1日の過ごし方はこどもにあわせて調整がされることが多いですが、基本的なスケジュールは決まっているところが多くあります。例えば、1日の流れは以下の通りです。
9:15~朝の会・読書
9:30~個別学習 学習はそれぞれで進め、困ったことがあったら相談員に声をかける
12:00~昼食
13:00~集団活動 スポーツ、調理など
14:15~掃除・帰りの会
14:45~帰宅
通室スケジュールも、個々にあわせて調整されます。少ない頻度から通い始めたり、午後から通室したり、体調にあわせて早退したり、職員と相談し、無理のないペースで通うことができます。活動内容も、学習支援、社会体験、自然体験、調理やスポーツなどが実施され、季節行事を取り入れている施設もあります。学習支援に関しては、ほとんどの施設で個別指導が行われており、一部では授業形式の学習支援をしています。決まったカリキュラムに沿って学習を進めるところと自習を主に行っているところがあり、教材は学校の教科書や持参した市販教材などが使用されます。
多くの施設でこどもとの個別のカウンセリングを取り入れており、相談やカウンセリングが不登校のこどもたちのサポートに欠かせないものとなっています。同時に、保護者に対しても相談・カウンセリングを多くの施設で実施されています。こどもが不登校になったのは、自分の責任であると考える保護者も多く、カウンセラーが話を聞きながら、こどもへの対応のあり方を共に考えていきます。必要に応じて家庭訪問が実施される場合もあります。
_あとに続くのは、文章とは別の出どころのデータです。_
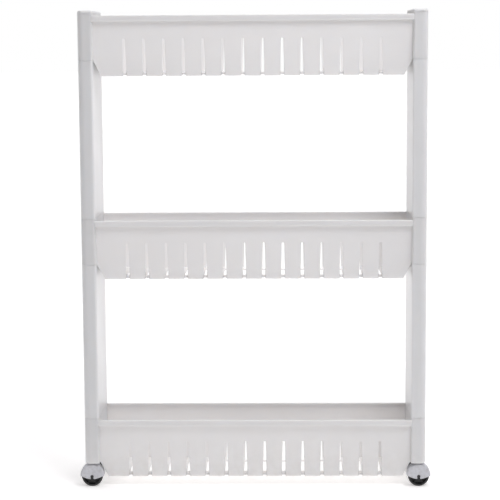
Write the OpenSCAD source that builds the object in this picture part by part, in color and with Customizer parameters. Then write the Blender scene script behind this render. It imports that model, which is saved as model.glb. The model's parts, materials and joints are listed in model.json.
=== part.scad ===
// Slim rolling pantry cart: three slotted trays carried by hollow end uprights on four small casters.
// Frame: origin on the floor at the centre of the cart, +X along the cart, -Y the front face, +Z up.

/* [Cart] */
// Overall height, floor to the top of the end caps
cart_h = 720; // [700:5:740]
// Distance from the middle of one end upright to the middle of the other
end_spacing = 495; // [460:5:520]
// Depth of the trays and end uprights, front to back
cart_d = 120; // [110:1:130]
// Height from one tray to the next
tray_pitch = 304.5; // [280:0.5:310]

/* [Tray] */
// Height of a tray from its rim down to its lowest edge
tray_h = 89.5; // [80:0.5:95]
// Thickness of the moulded tray walls
wall_t = 2.2; // [1.8:0.1:3]
// Height of the rolled rim lip
lip_h = 8.5; // [6:0.5:12]
// How far the tray wall stands in from the front face just below the rim
wall_in_top = 4.5; // [4:0.5:6]
// How far the tray wall stands in from the front face at its bottom
wall_in_bottom = 12; // [10:0.5:16]
// Number of slots along each long wall
slot_count = 14; // [10:1:15]
// Spacing of the slots
slot_pitch = 29.2; // [26:0.1:30]
// Distance from the rim down to the top of the slots
slot_drop = 34; // [28:1:40]
// Slot width at its top
slot_top_w = 3.2; // [2:0.1:4]
// Slot width at its bottom, and in the tray floor
slot_bottom_w = 5.2; // [4:0.1:6]

/* [End uprights] */
// Width of an end upright, along the cart
end_w = 22.5; // [20:0.5:26]
// Corner radius on the outer side of an end upright
outer_r = 9.5; // [6:0.5:10]
// Corner radius on the inner side of an end upright
inner_r = 3.5; // [2:0.5:5]
// Height of the end block that is moulded with each tray
block_h = 70; // [64:0.5:76]
// How far an end block stands above the tray rim
block_rise = 3.5; // [2:0.5:5]
// Height of the cap that closes the top of an upright
cap_h = 4; // [3:0.5:6]

/* [Casters] */
// Wheel diameter
wheel_d = 32; // [28:1:34]
// Wheel width
wheel_w = 13.6; // [10:0.2:15]
// Radius of the domed caster housing
hood_r = 18; // [17.5:0.5:20]
// How far the middle of the hood's dome is above the axle
hood_lift = 1.5; // [0:0.5:3]
// Width of the caster housing, front to back
hood_w = 19; // [18:0.5:21]
// Axle diameter
axle_d = 5; // [4:0.1:5.5]
// Number of spokes in a wheel
spoke_count = 6; // [3:1:8]
// How far the casters stand outside the middle of an end upright
caster_out = 1; // [0:0.5:2]
// Distance of the casters from the middle of the cart's depth
caster_y = 48; // [44:1:50]

/* [Hidden] */
$fn = 64;
// A short overlap that fuses solids of one moulding, and the reach of cutters past a face
fuse = 1;
// Gap between parts that plug into each other
fit_gap = 0.15;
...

施設によっては保護者会やグループカウンセリングなどがあり、同じ境遇の保護者同士が話をすることで、気持ちが楽になる保護者も多いといいます。保護者同士でお互いのこどもへの対応について学び合う機会を提供している施設もあるようです。
発達障害のあるこどもに対しては、ソーシャルスキルトレーニングなどのプログラムを実施している教育支援センターもあります。障害の有無に関わらず、こども一人ひとりの特性や興味関心に沿って、社会性や自信を高める支援をするのが教育支援センターの役割の一つです。
教育支援センターと似ている支援機関にフリースクールがあります。但し、保護者の方がお子さんに「こっちの方があなたに合うからここに行きなさい」と誘導するのはやめてください。教育支援センターもフリースクールも、お子さんのための支援機関です。保護者の方にとっての先入観や出席日数などの条件は一旦置いておいて、お子さんの気持ちを先ずは聞いてみてください。お子さんが「ここに行きたい」「ここなら行けそうだ」と思える施設が、お子さんに合った施設です。不登校のお子さんが自分に合ったサポートが受けられるよう、サポート機関を上手に活用してください。教育支援センターやフリースクール以外にも、不登校のお子さんをサポートする制度やサービスはたくさんあります。お子さんの不登校で悩みを抱えている方は、一人で悩まず、相談機関に連絡してみてください。